A short while later, my husband pulled up in the van, and loaded the flat-tired bicycle into the trunk then collected the kids, who have all decided to take the sure ride home with dad. After two mechanical problems and an unexpected shower, they were done. And I was too. 

I finished the ride home, with just baby still in the cargo box. After feeling victorious for fixing my chain, feelings of defeat set in for having to call my husband. It sure hadn’t been the happy bike ride I had been hoping for. And it definitely underlined some glaring weaknesses that I had been planning to remedy… but hadn’t gotten to yet: Pack a tire pump and spare tire tubes – for all bikes and the trailer in our convoy – and maybe even a small bike repair kit; and learn how to change bike tires and do basic bicycle maintenance. 

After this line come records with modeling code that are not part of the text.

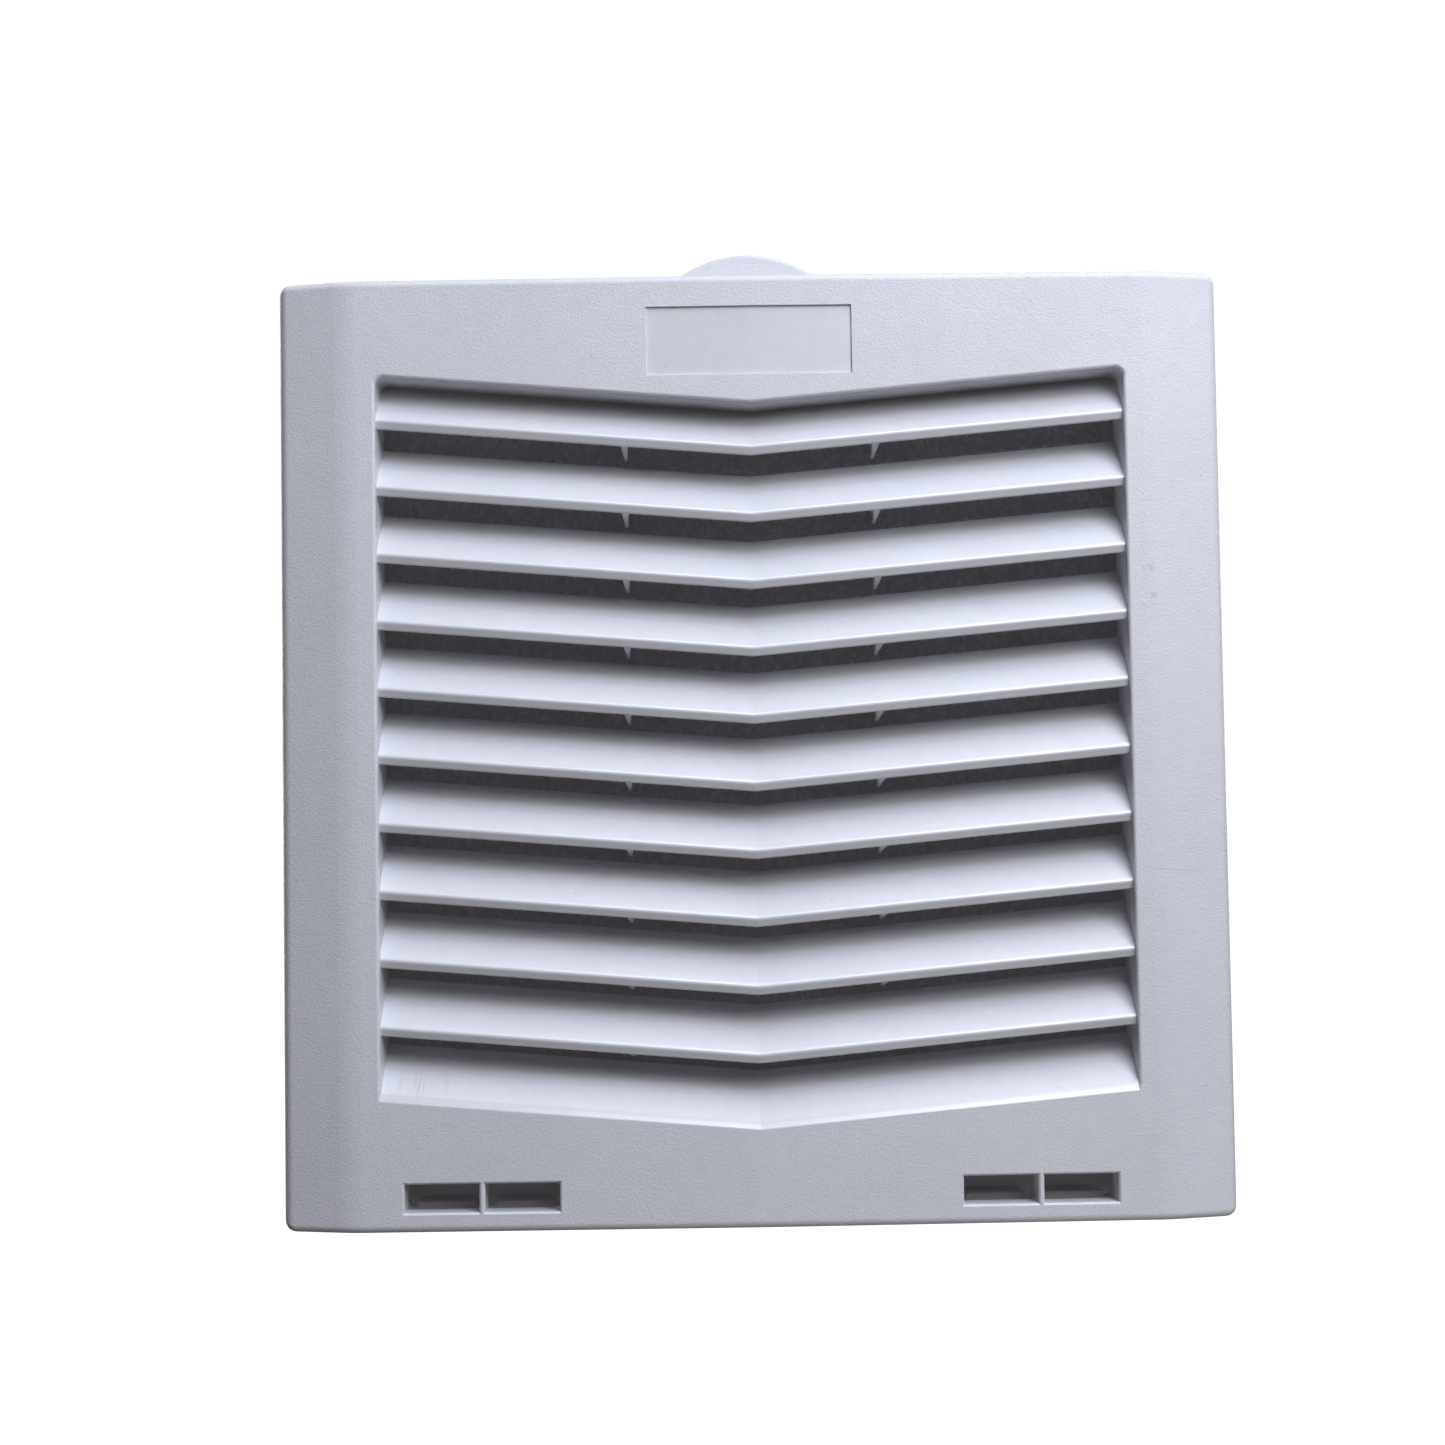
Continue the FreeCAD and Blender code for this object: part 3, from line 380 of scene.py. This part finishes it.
def tube(bm, points, radius, sides):
    """Closed round tube along a list of points."""
    rings = []
    for i, point in enumerate(points):
        ahead = points[min(i + 1, len(points) - 1)]
        behind = points[max(i - 1, 0)]
        along = (ahead - behind).normalized()
        if rings:
            across = (across - along * across.dot(along)).normalized()
        else:
            across = along.orthogonal().normalized()
        other = along.cross(across)
        ring = []
        for k in range(sides):
            angle = 2 * math.pi * k / sides
            ring.append(bm.verts.new(point + radius * (math.cos(angle) * across + math.sin(angle) * other)))
        rings.append(ring)
    for first, second in zip(rings, rings[1:]):
        for k in range(sides):
            bm.faces.new((first[k], first[(k + 1) % sides], second[(k + 1) % sides], second[k]))
    bm.faces.new(rings[0])
    bm.faces.new(rings[-1])


def turn(point, degrees):
    """The point turned round the Y axis, from the top side to another side."""
    angle = math.radians(degrees)
    c, s = round(math.cos(angle)), round(math.sin(angle))
    return Vector((point.x * c + point.z * s, point.y, -point.x * s + point.z * c))


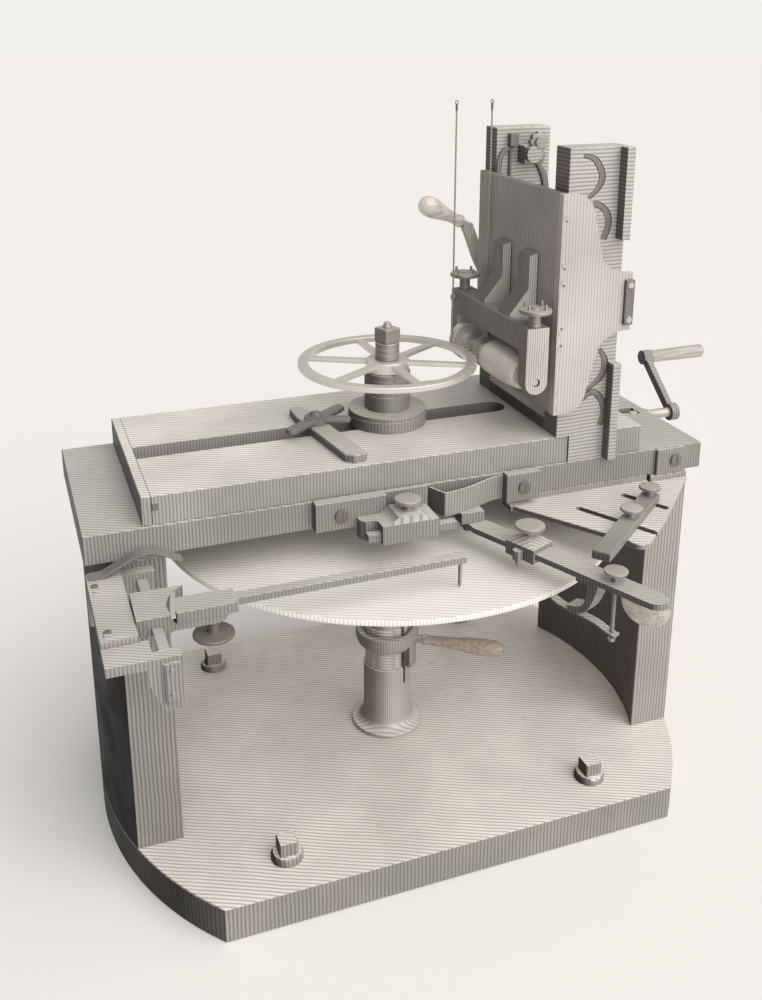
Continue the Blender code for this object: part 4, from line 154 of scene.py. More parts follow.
# %% A helper for node trees
class Finish:
    """A material's node tree, with short calls for the nodes that the finishes share."""

    def __init__(self, name, roughness, metallic):
        self.material = bpy.data.materials.new(name)
        self.material.use_nodes = True
        self.tree = self.material.node_tree
        self.shader = self.tree.nodes["Principled BSDF"]
        self.shader.inputs["Metallic"].default_value = metallic
        self.shader.inputs["Roughness"].default_value = roughness
        self.coords = self.add("ShaderNodeTexCoord")
        self.place = self.coords.outputs["Object"]

    def add(self, kind, inputs=(), **settings):
        node = self.tree.nodes.new(kind)
        for key, value in settings.items():
            setattr(node, key, value)
        for key, value in dict(inputs).items():
            if isinstance(value, bpy.types.NodeSocket):
                self.tree.links.new(value, node.inputs[key])
            else:
                node.inputs[key].default_value = value
        return node

    def sum(self, operation, a, b=0.0, c=0.0):
        return self.add("ShaderNodeMath", {0: a, 1: b, 2: c}, operation=operation).outputs[0]

    def parts(self, vector):
        return self.add("ShaderNodeSeparateXYZ", {0: vector}).outputs

    def noise(self, scale, detail=3.0, stretch=None):
        place = self.place
        if stretch:
            place = self.add("ShaderNodeMapping", {"Vector": place, "Scale": stretch}).outputs[0]
        inputs = {"Vector": place, "Scale": scale, "Detail": detail}
        return self.add("ShaderNodeTexNoise", inputs).outputs["Fac"]

    def between(self, value, low, high, to_low=0.0, to_high=1.0):
        inputs = {0: value, 1: low, 2: high, 3: to_low, 4: to_high}
        return self.add("ShaderNodeMapRange", inputs, clamp=True).outputs[0]

    def mix(self, share, a, b):
        node = self.add("ShaderNodeMix", data_type="RGBA")
        for socket, value in ((node.inputs[0], share), (node.inputs[6], a), (node.inputs[7], b)):
            if isinstance(value, bpy.types.NodeSocket):
                self.tree.links.new(value, socket)
            else:
                socket.default_value = value if isinstance(value, float) else (*value, 1)
        return node.outputs[2]

    def bump(self, height, strength, distance):
        inputs = {"Height": height, "Strength": strength, "Distance": distance}
        node = self.add("ShaderNodeBump", inputs)
        self.tree.links.new(node.outputs[0], self.shader.inputs["Normal"])

    def send(self, colour=None, roughness=None):
        for name, socket in (("Base Color", colour), ("Roughness", roughness)):
            if socket:
                self.tree.links.new(socket, self.shader.inputs[name])
        return self.material


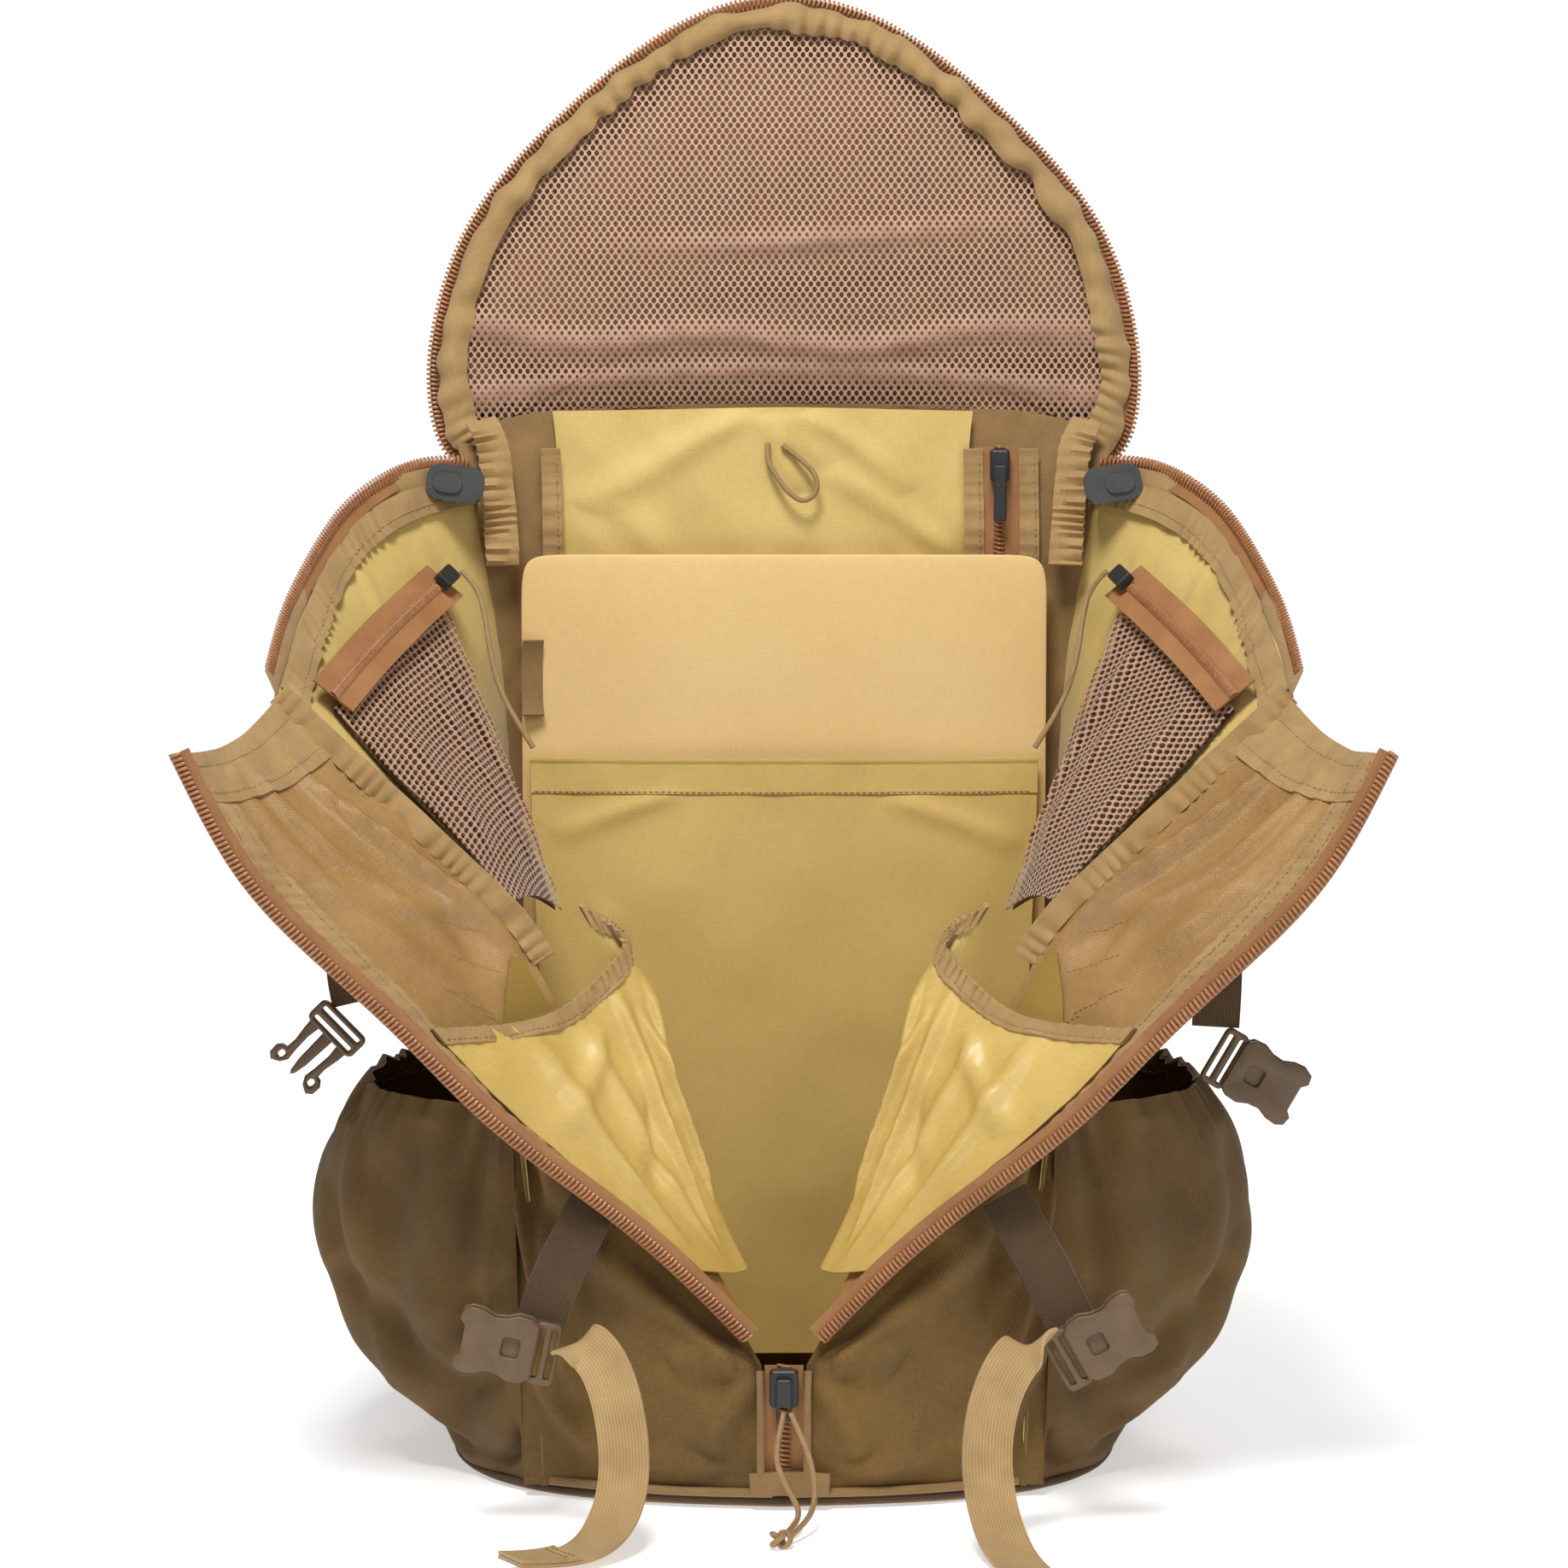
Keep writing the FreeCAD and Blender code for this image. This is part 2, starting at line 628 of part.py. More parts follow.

As for that second point, I was excited to learn WashCo Bikes has free beginner maintenance classes every month. I can even take my son, as they welcome participants ages 8 and up (I love that!). However, I think I am going to send my boy with his Dad, so that I can attend the Women-Only class…because I am terrified of maintenance, and definitely need an extra-supportive woman-encouraging environment.

Keep your eyes peeled for bike maintenance classes in your neck of the woods (PBOT has a list here), because you can’t always get to a shop and it just might help you avoid a major breakdown.